*SET TASK:*
Print the listing below from its opening line through the line holding "of the handle.", both ends included.

*SUPPLIED DATA:*
┌────────

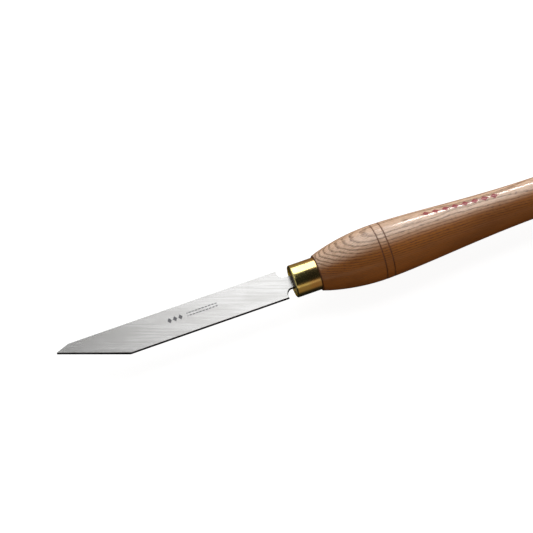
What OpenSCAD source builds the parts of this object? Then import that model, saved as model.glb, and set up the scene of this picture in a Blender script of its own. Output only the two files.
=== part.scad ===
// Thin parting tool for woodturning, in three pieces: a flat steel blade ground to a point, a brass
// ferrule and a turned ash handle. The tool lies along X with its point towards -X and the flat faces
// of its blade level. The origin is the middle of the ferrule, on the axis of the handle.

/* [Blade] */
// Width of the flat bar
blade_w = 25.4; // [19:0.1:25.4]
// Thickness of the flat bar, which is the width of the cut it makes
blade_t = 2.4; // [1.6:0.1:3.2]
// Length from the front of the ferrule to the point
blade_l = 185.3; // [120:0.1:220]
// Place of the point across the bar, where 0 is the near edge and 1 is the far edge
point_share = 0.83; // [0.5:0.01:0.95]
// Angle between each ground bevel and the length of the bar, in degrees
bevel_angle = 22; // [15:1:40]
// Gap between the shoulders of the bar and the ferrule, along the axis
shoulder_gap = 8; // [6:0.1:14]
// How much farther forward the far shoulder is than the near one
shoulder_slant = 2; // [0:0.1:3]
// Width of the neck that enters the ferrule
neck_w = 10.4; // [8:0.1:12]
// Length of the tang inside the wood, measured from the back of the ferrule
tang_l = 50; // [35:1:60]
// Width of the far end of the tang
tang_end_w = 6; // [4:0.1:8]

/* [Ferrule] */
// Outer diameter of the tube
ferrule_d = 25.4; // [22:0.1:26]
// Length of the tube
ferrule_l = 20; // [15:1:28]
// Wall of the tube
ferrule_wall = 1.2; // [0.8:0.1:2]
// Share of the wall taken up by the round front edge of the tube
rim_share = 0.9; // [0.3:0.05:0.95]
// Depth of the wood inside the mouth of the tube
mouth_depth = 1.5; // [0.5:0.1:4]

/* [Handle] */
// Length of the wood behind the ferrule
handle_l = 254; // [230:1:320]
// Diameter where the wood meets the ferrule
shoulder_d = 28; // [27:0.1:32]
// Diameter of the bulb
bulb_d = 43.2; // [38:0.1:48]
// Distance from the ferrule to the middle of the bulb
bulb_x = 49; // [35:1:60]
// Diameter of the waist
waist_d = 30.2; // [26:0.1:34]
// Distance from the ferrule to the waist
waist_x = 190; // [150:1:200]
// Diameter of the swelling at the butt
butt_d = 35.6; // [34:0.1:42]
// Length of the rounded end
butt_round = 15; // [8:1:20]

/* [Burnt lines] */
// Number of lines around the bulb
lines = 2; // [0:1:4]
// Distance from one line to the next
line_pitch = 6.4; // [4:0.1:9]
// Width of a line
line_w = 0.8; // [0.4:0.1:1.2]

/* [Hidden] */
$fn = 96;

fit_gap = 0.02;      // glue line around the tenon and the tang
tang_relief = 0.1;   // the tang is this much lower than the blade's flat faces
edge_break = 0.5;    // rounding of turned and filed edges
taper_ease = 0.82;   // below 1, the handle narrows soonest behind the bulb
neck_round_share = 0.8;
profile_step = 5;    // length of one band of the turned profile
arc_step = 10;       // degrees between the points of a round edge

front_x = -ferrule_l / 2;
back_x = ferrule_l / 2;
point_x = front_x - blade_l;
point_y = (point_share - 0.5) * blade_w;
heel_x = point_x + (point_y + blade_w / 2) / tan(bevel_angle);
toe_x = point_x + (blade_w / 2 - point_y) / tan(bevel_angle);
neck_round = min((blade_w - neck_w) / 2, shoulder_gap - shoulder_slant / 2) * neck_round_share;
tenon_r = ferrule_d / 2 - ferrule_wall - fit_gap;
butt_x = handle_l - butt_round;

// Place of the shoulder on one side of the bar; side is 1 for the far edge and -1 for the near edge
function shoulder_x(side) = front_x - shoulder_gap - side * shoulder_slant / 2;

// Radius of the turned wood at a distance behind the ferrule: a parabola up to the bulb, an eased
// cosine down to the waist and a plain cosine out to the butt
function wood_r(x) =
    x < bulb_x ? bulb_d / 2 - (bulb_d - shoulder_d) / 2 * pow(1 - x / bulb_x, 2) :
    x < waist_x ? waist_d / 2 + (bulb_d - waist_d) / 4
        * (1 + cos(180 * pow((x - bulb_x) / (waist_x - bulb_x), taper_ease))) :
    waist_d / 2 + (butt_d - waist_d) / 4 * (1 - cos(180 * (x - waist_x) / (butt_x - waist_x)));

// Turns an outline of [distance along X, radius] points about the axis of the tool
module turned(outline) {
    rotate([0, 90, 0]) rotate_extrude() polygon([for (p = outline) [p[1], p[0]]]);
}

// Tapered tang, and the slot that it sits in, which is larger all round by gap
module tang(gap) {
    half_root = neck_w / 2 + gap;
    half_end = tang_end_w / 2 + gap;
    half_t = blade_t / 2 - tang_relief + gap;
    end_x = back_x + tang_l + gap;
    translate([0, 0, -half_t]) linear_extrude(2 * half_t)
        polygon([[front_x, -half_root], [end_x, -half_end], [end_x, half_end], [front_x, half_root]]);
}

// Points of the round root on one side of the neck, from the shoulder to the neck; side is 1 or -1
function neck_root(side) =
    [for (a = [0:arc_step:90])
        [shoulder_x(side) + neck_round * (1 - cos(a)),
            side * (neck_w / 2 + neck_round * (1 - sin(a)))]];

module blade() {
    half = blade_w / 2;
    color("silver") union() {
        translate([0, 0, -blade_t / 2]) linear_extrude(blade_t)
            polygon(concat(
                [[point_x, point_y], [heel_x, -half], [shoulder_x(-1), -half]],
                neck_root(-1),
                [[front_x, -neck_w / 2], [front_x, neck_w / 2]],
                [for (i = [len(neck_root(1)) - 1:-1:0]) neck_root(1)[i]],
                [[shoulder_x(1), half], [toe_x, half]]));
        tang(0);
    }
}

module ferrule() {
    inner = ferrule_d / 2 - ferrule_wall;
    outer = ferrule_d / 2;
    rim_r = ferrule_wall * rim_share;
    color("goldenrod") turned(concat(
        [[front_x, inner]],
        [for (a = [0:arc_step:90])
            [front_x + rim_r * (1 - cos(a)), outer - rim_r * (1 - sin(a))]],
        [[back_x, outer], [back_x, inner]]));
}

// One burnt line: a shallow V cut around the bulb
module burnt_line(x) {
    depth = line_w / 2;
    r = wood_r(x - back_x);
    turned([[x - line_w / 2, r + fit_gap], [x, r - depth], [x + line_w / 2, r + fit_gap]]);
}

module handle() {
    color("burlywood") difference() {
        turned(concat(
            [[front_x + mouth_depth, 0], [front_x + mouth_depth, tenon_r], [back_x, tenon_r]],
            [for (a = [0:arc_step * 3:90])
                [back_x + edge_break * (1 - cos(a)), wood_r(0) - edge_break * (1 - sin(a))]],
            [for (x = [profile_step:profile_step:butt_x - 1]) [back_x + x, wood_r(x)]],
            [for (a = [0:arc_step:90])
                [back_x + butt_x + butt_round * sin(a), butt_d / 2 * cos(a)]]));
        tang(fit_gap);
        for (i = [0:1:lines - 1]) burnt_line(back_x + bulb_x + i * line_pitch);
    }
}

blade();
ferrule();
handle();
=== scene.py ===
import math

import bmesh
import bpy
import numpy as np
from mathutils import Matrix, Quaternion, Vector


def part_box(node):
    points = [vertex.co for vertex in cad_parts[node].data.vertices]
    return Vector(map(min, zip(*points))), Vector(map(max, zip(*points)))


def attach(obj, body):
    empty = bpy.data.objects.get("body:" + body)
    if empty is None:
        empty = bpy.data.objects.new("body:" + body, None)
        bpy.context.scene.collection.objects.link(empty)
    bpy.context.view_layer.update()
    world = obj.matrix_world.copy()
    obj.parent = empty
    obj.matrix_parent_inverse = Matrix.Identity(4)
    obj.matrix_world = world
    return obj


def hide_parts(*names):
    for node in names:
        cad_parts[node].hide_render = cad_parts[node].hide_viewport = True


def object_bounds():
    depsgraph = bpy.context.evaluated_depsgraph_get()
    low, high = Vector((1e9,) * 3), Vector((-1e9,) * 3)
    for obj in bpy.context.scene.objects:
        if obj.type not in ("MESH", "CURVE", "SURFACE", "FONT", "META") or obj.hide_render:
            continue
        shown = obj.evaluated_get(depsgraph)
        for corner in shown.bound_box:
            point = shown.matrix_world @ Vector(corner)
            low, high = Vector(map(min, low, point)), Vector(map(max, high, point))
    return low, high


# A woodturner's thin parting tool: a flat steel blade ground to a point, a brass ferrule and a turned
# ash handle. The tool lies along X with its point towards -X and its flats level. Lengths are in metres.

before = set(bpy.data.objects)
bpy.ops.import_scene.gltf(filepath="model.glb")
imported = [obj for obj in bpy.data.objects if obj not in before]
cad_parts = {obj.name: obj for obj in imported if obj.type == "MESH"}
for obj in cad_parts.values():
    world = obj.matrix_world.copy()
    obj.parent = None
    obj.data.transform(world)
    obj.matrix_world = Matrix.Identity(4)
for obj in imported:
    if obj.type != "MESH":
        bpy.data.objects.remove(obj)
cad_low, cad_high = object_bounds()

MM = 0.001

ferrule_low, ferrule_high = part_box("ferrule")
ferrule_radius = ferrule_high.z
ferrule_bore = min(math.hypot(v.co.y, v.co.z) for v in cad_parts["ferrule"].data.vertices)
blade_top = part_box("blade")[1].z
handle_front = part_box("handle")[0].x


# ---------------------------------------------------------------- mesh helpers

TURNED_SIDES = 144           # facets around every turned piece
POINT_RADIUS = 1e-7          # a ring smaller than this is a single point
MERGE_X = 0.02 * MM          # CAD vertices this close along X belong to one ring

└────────

*RESULT:*
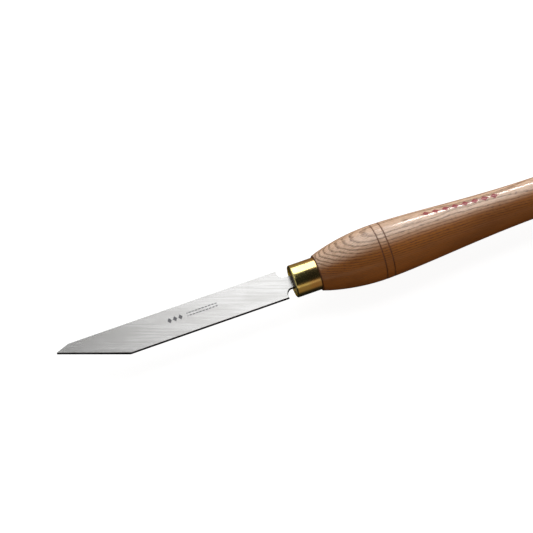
What OpenSCAD source builds the parts of this object? Then import that model, saved as model.glb, and set up the scene of this picture in a Blender script of its own. Output only the two files.
=== part.scad ===
// Thin parting tool for woodturning, in three pieces: a flat steel blade ground to a point, a brass
// ferrule and a turned ash handle. The tool lies along X with its point towards -X and the flat faces
// of its blade level. The origin is the middle of the ferrule, on the axis of the handle.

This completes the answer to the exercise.